Here’s another D&D story from my personal collection…
My friend and I decided to play elf brothers who were both archers. This was back in the 2nd Edition days when ‘Elf Archer’ was a sub-class and came with all kinds of bonuses. We were both third level and our DM was kind enough to start us off with decent +1 bows and very good ability scores. At the time, we were the only two players in the campaign but we knew that other players would be joining us after a session or two so this was our opportunity to get a head start. Naturally, we wanted to make the most out of it.
So there we were, walking through a forest, our characters barely an hour old, when the DM describes a large shadow passing overhead. We immediately take cover in the branches of a nearby tree and try to get a good vantage point as to what is flying above us. It doesn't take us long to make out the silhouette of a dragon circling in the sky about three hundred feet up. At the moment, it doesn't seem to be interested in us. Now, what we should have been asking ourselves, and what I’m sure the DM wanted us to ask was: what is that dragon looking for? But instead, we were two young elf archers with high abilities and good weapons so the first question out of our mouths was: can we take this dragon out? Needless to say, the answer was a firm maybe.
So, with as much gusto as we could summon, my friend and I walk out into a more open area, take aim with our bows and begin to let fly. The dragon, annoyed at these arrows being shot at it when it was already quite busy looking for something or someone else, decided to dive towards us with the intention of wiping us out with a single pass-over and a good breath weapon attack. My friend and I had other ideas. We asked the DM how many rounds we had before the dragon would be in range to attack us. The reply came back as three. Using the rules at the time, that meant we could each get off three shots a round which translated into eighteen shots total between us both. Not too shabby but this was a dragon we were talking about with roughly three hundred hit points and a very high AC. The odds were not good.

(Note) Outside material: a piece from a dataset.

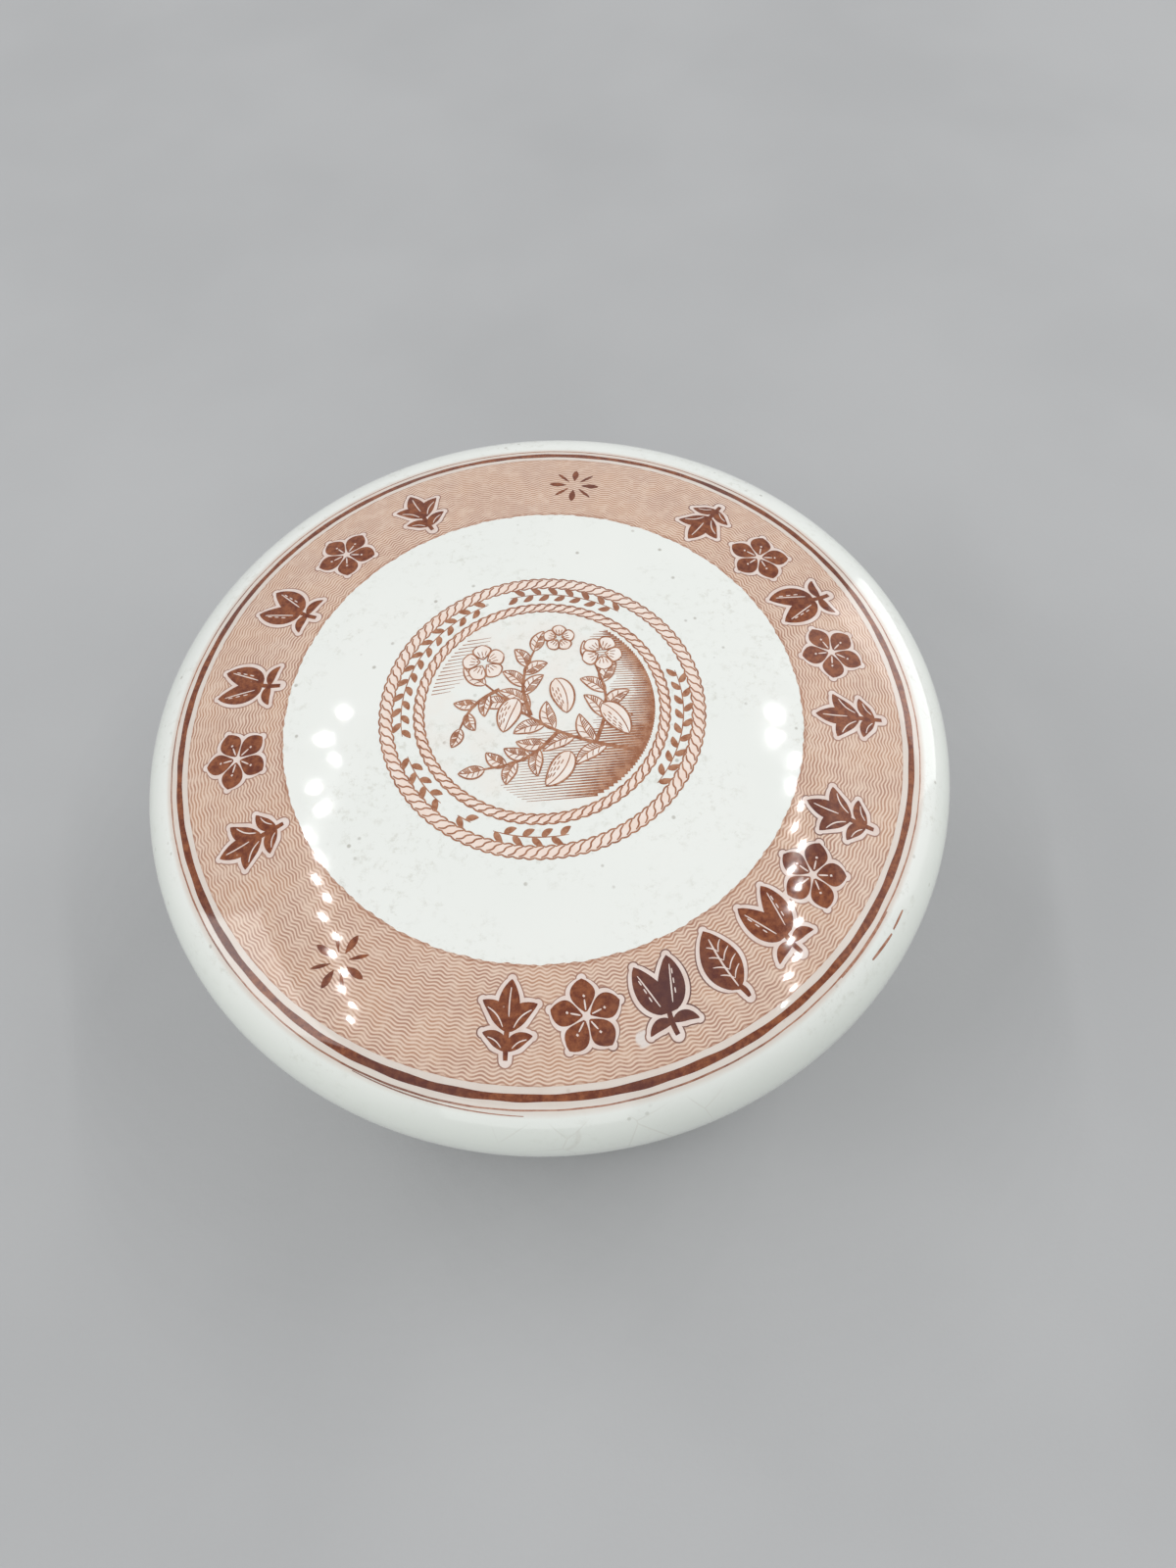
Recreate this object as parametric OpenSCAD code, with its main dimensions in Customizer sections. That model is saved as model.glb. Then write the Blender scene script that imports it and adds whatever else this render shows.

But, much to the surprise of our DM, we stood our ground and went for it. Our bows hummed and our dice began to roll true. On the first round we each had one natural twenty. When we rolled on the chart, both of those shots took out one of the dragon’s wings. That meant that the dragon could no longer fly, just glide. Fair enough we nodded and kept shooting. On the second round my friend rolled another natural twenty with his shots and damaged the other wing. That took out the gliding and now the dragon was no longer attacking us but just trying to safely land. On the third round we each rolled natural twenties again. That completely destroyed his second wing and he plummeted the remaining one hundred feet to the ground taking a massive amount of falling damage. By the time our arrows had finished firing in the fourth round, the dragon had met its end.
Our DM was both impressed by our display and horrified. At third level, we had taken out a boss whom he had planned to use for much of the early part of the adventure. Also, the experience from this encounter jumped us from third level to sixth. He confessed to us both that there was no way we could play at sixth level when the other players would be starting at third. Out of frustration, he put a mulligan on the whole session and we were forced to roll up new characters and start over with a new adventure. I remember feeling very ripped-off at the time but I eventually came to understand the DM’s reasoning.
I suppose the moral is: Playing D&D for personal or character gain is never more important than playing it for the story. Also: Don’t piss off the DM.